Saturday, 7 August 2021

137 human genomes from the Middle East fill gaps in human history

AUGUST 4, 2021, by Cell Press

Credit: Pixabay/CC0 Public Domain

Whole-genome sequencing efforts around the world have offered important insights into human diversity, historical migrations, and the relationships between people of different regions—but scientists still don't have a complete picture because some regions and people remain understudied. A new study reported in the journal Cell on August 4 helps to fill one of these big gaps by generating more than 100 high-coverage genome sequences from eight Middle Eastern populations using linked-read sequencing.

"The Middle East is an important region to understand human history, migrations, and evolution: it is where modern humans first expanded out of Africa, where hunter-gatherers first settled and transitioned into farmers, where the first writing systems developed, and where the first major known civilizations emerged," says Mohamed Almarri of the Wellcome Sanger Institute, UK. "However, despite this importance, the region has been historically understudied in genomic studies."

In the new study, Almarri, Marc Haber (University of Birmingham, UK), and their colleagues sequenced 137 whole genomes from eight Middle Eastern populations.

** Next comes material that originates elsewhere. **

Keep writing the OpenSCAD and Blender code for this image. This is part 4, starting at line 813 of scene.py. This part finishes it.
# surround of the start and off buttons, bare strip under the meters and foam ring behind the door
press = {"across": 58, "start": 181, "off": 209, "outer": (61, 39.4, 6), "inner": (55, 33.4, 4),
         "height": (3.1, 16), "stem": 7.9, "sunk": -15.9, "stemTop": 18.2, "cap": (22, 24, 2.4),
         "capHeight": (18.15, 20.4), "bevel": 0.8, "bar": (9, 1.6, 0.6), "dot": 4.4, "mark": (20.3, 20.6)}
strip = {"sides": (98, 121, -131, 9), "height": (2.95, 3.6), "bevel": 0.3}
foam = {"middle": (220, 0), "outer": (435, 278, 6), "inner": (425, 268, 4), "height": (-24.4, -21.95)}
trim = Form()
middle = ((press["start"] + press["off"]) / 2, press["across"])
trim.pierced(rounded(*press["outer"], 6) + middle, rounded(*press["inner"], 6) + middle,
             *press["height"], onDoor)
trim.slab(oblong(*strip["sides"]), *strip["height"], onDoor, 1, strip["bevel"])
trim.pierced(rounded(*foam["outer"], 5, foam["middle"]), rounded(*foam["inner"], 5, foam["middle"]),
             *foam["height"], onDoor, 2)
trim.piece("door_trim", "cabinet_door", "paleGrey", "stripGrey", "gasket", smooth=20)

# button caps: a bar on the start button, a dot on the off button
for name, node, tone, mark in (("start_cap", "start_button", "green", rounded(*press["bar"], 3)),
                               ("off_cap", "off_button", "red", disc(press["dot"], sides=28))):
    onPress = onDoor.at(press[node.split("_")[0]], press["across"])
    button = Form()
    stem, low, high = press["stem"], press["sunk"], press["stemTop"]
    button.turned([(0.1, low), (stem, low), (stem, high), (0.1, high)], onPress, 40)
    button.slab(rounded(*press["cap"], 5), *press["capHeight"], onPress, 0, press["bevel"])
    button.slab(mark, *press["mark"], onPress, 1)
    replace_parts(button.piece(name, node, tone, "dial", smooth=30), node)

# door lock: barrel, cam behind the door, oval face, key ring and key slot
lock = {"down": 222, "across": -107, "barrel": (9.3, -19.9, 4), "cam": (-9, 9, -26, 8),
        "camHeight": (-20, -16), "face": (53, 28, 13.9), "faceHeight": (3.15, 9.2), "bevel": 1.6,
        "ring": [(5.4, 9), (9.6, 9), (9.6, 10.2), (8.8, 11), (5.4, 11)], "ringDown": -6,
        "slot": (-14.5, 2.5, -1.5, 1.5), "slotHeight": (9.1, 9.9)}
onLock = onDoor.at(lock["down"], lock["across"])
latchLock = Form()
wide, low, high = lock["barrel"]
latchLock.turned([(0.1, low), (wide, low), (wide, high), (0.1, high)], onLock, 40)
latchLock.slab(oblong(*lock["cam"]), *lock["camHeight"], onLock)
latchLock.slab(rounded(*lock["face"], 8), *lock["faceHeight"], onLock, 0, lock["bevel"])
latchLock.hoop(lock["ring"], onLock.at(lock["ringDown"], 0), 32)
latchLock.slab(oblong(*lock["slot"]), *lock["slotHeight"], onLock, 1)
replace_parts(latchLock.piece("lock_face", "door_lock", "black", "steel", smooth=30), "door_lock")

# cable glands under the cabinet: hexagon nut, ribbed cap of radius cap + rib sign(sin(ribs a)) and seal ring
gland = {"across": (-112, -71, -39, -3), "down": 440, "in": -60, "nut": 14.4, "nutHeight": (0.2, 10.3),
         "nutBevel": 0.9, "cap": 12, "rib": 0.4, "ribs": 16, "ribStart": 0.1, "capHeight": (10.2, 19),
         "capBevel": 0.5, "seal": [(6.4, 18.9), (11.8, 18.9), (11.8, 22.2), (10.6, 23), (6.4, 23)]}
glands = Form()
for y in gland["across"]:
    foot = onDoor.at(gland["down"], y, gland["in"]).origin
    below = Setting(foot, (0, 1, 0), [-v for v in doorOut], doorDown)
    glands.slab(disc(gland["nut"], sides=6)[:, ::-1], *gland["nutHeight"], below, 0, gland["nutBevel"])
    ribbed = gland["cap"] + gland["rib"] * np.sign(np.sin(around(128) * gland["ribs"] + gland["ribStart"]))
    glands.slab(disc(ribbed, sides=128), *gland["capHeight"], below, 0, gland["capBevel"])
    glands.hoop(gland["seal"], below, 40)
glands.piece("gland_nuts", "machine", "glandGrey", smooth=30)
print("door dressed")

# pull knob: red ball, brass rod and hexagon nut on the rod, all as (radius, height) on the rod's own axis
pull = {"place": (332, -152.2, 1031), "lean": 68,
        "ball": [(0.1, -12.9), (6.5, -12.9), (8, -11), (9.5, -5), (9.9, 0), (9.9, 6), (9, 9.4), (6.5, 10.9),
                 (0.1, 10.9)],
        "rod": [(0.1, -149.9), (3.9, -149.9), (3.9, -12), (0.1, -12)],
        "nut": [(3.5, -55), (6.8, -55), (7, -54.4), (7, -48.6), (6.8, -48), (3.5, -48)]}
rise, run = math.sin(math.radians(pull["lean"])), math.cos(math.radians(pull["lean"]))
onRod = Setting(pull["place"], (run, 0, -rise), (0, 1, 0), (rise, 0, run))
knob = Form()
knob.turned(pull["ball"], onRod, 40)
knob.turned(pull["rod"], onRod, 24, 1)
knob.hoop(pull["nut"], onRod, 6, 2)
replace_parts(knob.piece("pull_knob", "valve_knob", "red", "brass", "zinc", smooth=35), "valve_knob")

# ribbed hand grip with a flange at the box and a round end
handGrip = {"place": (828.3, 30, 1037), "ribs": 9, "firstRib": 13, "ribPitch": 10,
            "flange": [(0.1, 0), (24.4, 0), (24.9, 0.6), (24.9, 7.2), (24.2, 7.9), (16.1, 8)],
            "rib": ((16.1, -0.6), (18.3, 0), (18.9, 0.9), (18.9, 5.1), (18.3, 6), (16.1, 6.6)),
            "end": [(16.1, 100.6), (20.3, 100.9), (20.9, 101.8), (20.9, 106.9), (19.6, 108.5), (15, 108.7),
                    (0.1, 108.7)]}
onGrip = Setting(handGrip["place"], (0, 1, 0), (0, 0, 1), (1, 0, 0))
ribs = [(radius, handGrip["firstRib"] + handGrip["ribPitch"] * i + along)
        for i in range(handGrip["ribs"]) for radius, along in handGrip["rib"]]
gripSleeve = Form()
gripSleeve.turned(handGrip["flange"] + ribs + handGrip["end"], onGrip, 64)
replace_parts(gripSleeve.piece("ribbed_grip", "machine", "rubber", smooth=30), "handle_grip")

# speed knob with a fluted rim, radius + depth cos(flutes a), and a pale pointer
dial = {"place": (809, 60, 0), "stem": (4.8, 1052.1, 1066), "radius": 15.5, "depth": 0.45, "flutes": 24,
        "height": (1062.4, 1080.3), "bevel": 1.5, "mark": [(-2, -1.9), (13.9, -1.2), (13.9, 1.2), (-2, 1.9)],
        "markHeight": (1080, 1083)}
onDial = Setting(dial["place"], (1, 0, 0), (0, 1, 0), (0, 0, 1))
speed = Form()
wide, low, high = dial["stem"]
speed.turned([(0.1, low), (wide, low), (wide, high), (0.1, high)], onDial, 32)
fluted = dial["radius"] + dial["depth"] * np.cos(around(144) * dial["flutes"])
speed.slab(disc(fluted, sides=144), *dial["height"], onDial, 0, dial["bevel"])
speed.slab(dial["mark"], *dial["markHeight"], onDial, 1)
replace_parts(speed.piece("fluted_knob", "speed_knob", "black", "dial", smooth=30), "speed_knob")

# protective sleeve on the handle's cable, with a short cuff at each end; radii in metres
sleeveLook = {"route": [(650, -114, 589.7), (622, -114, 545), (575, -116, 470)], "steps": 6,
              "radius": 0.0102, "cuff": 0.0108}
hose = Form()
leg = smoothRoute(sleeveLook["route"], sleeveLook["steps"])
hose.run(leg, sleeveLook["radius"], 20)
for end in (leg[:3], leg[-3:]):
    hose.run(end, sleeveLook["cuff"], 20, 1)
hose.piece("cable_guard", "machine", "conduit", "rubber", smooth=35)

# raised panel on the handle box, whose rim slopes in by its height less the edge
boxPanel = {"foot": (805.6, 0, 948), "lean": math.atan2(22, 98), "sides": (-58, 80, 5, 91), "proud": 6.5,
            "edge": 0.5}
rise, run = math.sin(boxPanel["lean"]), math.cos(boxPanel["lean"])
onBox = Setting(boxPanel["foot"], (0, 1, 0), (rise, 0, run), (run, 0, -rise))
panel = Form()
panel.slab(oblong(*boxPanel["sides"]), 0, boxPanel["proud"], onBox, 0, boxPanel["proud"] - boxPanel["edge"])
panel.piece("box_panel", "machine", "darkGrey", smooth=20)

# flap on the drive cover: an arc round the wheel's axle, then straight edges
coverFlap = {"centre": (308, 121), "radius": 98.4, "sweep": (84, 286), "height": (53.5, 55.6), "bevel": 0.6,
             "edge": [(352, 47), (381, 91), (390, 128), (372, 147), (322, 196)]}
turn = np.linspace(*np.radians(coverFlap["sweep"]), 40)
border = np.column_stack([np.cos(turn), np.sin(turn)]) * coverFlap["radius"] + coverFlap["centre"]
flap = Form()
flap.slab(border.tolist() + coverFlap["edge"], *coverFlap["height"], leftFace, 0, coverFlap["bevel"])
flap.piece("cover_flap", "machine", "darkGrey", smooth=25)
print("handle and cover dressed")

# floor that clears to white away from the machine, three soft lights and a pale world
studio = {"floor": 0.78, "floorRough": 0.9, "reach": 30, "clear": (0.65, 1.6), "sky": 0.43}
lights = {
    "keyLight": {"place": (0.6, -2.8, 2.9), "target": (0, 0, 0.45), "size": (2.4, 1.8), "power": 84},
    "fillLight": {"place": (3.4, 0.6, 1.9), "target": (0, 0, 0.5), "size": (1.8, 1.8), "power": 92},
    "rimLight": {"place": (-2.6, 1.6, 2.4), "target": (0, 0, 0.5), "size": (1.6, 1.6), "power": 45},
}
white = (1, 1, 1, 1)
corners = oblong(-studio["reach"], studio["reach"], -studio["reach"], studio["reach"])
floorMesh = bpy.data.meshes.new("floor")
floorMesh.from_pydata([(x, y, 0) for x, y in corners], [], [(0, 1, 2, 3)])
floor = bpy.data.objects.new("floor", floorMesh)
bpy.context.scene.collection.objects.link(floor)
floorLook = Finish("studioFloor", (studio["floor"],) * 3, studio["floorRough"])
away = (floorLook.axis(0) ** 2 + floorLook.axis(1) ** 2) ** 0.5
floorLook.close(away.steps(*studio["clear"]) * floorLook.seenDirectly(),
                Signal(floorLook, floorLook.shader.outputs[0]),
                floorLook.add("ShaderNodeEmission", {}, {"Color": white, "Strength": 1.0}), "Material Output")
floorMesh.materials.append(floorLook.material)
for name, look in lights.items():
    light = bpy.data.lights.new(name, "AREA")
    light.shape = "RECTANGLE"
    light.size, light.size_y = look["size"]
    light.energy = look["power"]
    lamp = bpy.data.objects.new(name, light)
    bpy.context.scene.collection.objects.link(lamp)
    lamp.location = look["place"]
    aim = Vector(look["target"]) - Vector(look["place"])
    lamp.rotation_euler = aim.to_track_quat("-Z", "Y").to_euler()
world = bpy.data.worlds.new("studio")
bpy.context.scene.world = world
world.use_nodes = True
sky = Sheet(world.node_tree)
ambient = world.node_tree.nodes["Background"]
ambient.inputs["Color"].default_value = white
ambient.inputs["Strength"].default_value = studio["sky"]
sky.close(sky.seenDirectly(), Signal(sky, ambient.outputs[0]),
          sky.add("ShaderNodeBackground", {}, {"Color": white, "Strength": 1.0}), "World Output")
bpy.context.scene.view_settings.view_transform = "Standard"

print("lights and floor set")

By generating the most comprehensive resource of human genetic variation in the Middle East using a new sequencing technology called linked-read sequencing, the researchers were able to reconstruct the genomic history of the region with unprecedented resolution. The researchers say that some of the events recorded in the Middle Eastern genomes could be linked with what's known from archeology or linguistics, such as the invention of agriculture and the spread of Semitic languages. But other events can only be elucidated by studying the DNA of ancient and modern people who lived in the region.

Some of their most notable findings include the following:
The identification of 4.8 million new gene variants that are specific to Middle Eastern populations that could now provide the basis for future research.
Genetic variants that show evidence of selection—in other words, mutations that spread unusually quickly—potentially due to adaptation to the changing environment and lifestyle.

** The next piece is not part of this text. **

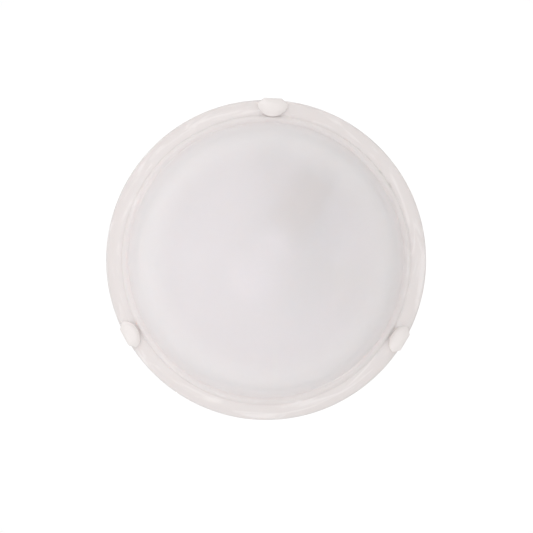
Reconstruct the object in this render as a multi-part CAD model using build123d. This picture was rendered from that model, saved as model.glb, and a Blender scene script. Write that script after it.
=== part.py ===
from build123d import *
import os
from math import sin, cos, tan, radians, sqrt, pi

# Flush mount ceiling light: a round glass bowl held under a steel ceiling pan
# by two fixed hooks and one sprung hook. Millimetres, +Z up. The origin is on
# the ceiling plane at the centre of the pan, so the light hangs below z = 0.

# ---------------------------------------------------------------- driving sizes
GLASS_R = 150.0          # rim radius of the glass
GLASS_T = 4.0            # wall of the glass
FLANGE_TOP_Z = -17.5     # upper face of the glass flange
STEP_R = 134.2           # where the flange steps down to the shelf
SHELF_R = 131.9          # outer end of the shelf
SHELF_DROP = 5.0         # drop from flange to shelf
WALL_DEG = 70.0          # steepness of the bowl's wall
DOME_R = 248.0           # mid-wall radius of the shallow bottom
DOME_DEG = 22.0          # half angle of the shallow bottom
KNUCKLE_R = 48.0         # mid-wall radius between bottom and wall
BOTTOM_Z = -90.5         # mid-wall height of the lowest point

PLATE_R = 135.0          # outside radius of the pan
PLATE_T = 1.0            # sheet of the pan
PLATE_Z = -15.0          # underside of the pan's disc
HEM_R = 128.5            # inner edge of the hem on the ceiling
SLOT_X = 70.0            # fixing slots at +X and -X
SLOT_L, SLOT_W = 16.0, 5.0
CABLE_XY = (26.0, 43.0)  # supply cable's hole
CABLE_HOLE_R = 8.0
GROMMET_R = 5.0          # free bore of the soft ring

SPRING_PHI = -87.6       # direction of the sprung hook, degrees from +X
FIXED_PHI = (151.4, 30.7)
STRIP_W, STRIP_T = 18.0, 1.2
CLIP_TRAVEL = 17.0
ROD_Z, ROD_R = -22.5, 1.5
TAB_X = 80.0             # inner tab of the sprung hook
EAR_X0, EAR_X1 = 115.8, 117.0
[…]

In the Levant, where agriculture was first developed, populations experienced a massive growth around the transition to agriculture that wasn't paralleled in Arabia.
Arabian populations suffered a severe population decrease around 6,000 years ago, which coincides with the change in climate in Arabia turning it from a green, wet region into the largest sand desert in the world today.

Middle Easterners descend from the same population that expanded out of Africa 50,000 to 60,000 years ago.

Arabian groups have significantly lower Neanderthal ancestry than other Eurasians, potentially caused by excess basal Eurasian and African ancestry in Arabians that depletes their Neanderthal ancestry.

The movement of populations during the Bronze Age potentially spread the Semitic languages from the Levant to Arabia and East Africa.

An increase in the frequency of variants associated with type 2 diabetes in some populations in the past 2,000 years, suggesting that variants that were beneficial in the past are today associated with diseases.

"We found 4.8 million variants that were not previously discovered in other populations," Haber says. "Hundreds of thousands of these are common in the region, and any of them could hold medical relevance."

"Our study fills a major gap in international genomic projects by cataloguing genetic variation in the Middle East," says Chris Tyler-Smith of the Wellcome Sanger Institute, UK. "The millions of new variants we found in our study will improve future medical association studies in the region.
 Our results explain how the genetics of Middle Easterners formed over time, providing new insights, which complement knowledge from archeology, anthropology, and linguistics."

The researchers say they will now follow up on variants that show evidence of selection. Through these continued studies, they hope to further understand the biological effects of those newly found variants while further refining the genetic history of the region.